# start of PROVIDED DATA

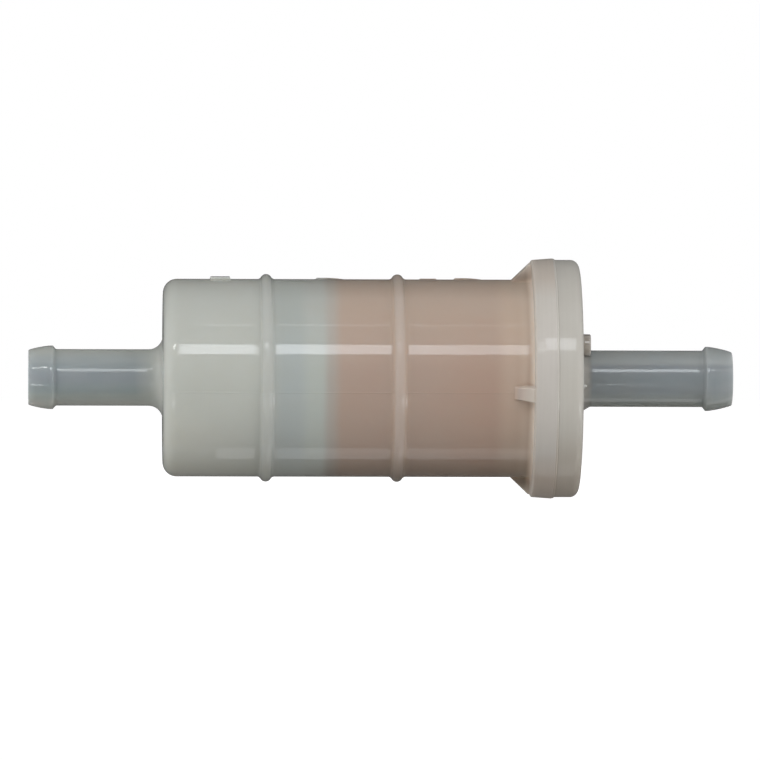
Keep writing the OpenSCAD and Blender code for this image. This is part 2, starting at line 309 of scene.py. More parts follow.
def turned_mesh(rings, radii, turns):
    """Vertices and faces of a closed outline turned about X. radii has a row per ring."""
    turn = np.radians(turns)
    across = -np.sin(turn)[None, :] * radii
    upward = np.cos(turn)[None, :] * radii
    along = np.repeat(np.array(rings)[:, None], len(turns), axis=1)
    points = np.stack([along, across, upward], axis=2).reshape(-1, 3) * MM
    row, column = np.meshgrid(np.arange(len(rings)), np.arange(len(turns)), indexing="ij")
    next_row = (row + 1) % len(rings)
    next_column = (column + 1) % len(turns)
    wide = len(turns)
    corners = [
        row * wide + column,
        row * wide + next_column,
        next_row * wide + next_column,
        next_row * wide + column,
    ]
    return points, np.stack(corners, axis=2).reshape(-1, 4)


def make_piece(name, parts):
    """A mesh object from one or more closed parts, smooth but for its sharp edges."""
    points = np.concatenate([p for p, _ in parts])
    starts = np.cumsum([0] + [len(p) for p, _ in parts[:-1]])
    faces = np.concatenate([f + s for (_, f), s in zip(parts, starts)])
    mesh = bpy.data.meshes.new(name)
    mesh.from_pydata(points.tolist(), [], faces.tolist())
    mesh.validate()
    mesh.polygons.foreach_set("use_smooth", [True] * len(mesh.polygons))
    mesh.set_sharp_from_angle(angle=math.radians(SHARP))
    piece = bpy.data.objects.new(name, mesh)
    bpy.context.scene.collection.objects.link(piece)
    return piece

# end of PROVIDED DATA
# start of PROVIDED DATA

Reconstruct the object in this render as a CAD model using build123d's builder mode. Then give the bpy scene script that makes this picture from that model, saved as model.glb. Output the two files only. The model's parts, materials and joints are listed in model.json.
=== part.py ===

# end of PROVIDED DATA
# start of PROVIDED DATA

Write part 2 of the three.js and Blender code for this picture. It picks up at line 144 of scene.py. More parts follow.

# end of PROVIDED DATA

■ GOAL ■
List every line above that contains the word "scene".

■ EXERCISE ANSWER ■
Keep writing the OpenSCAD and Blender code for this image. This is part 2, starting at line 309 of scene.py. More parts follow.
    bpy.context.scene.collection.objects.link(piece)
Reconstruct the object in this render as a CAD model using build123d's builder mode. Then give the bpy scene script that makes this picture from that model, saved as model.glb. Output the two files only. The model's parts, materials and joints are listed in model.json.
Write part 2 of the three.js and Blender code for this picture. It picks up at line 144 of scene.py. More parts follow.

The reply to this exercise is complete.